From: Capital and Liquidity Requirements for European Banks (1)

Edited By: Bart P.M. Joosen, Marco Lamandini, Tobias H. Tröger

From: Oxford Legal Research Library (http://olrl.ouplaw.com). (c) Oxford University Press, 2023. All Rights Reserved.date: 27 February 2024

Subject(s):
Credit risk — Basel 3 — Capital requirement — Basel committee on Banking Supervision

This chapter studies the capital requirements for operational risk, which were included for the first time in the Basel Accord of 2004. Because the effects of operational risk can be vast, it is important that banks have sound risk management policies and risk assessment procedures to address this particular risk family.

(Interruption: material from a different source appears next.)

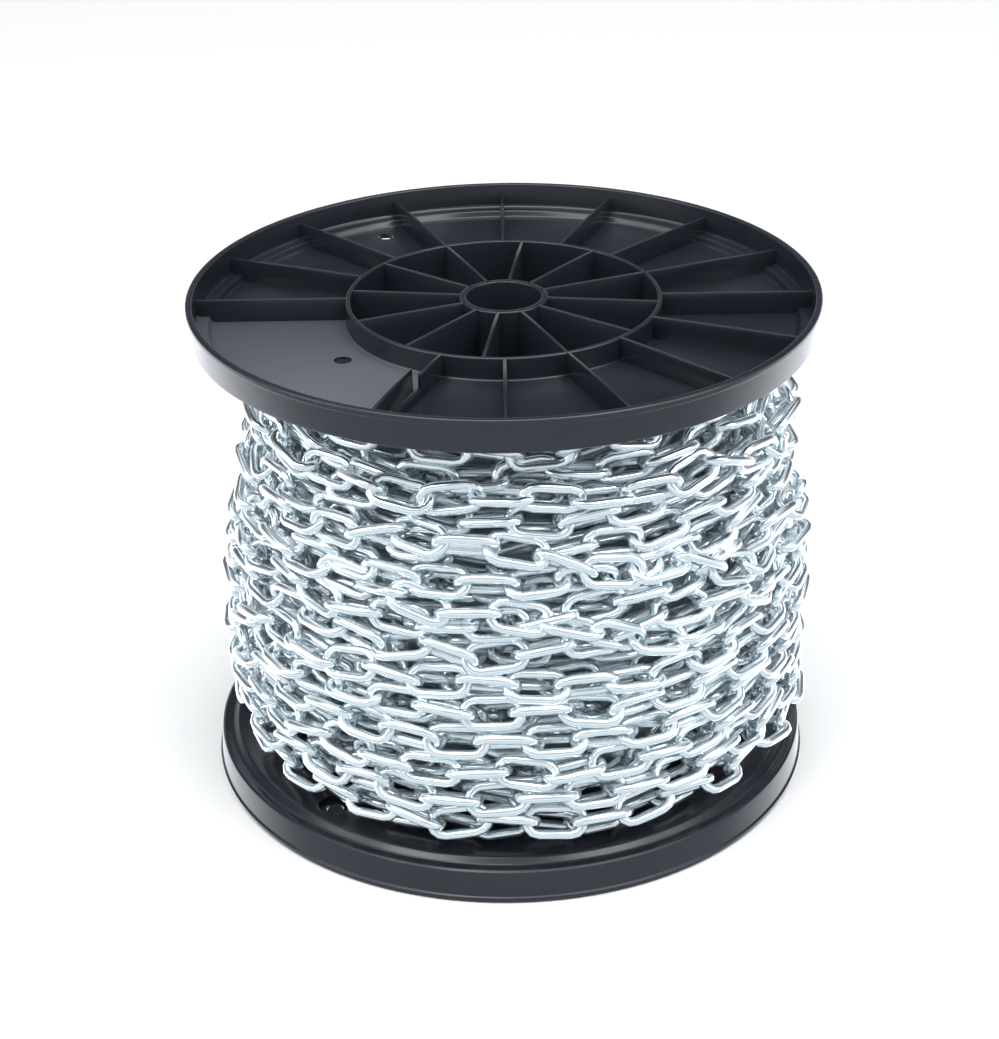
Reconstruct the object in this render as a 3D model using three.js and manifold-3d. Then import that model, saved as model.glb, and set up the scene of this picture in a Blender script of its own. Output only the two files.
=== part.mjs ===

In the last two decades, the Basel Committee of Banking and Supervision (BCBS) has put up important frameworks, which are implemented in legislation of the European Union (EU), most importantly in the Capital Requirements Regulation (CRR). Currently, the CRR provides four possible approaches (or methodologies) to calculate the own funds requirements for operational risk: the Basis Indicator Approach (BIA), the Standardised Approach (SA), the Alternative Standardised Approach (ASA), and the Advanced Measurement Approach (AMA). However, the current framework will be overhauled by a new framework which should apply from January of 2022: the Basel III-Reform. This will implement the revised standards as adopted by the BCBS in December of 2017. The chapter looks at the new framework and its new approach on operational risk, before considering disclosure requirements and the principles for sound management of operational risk.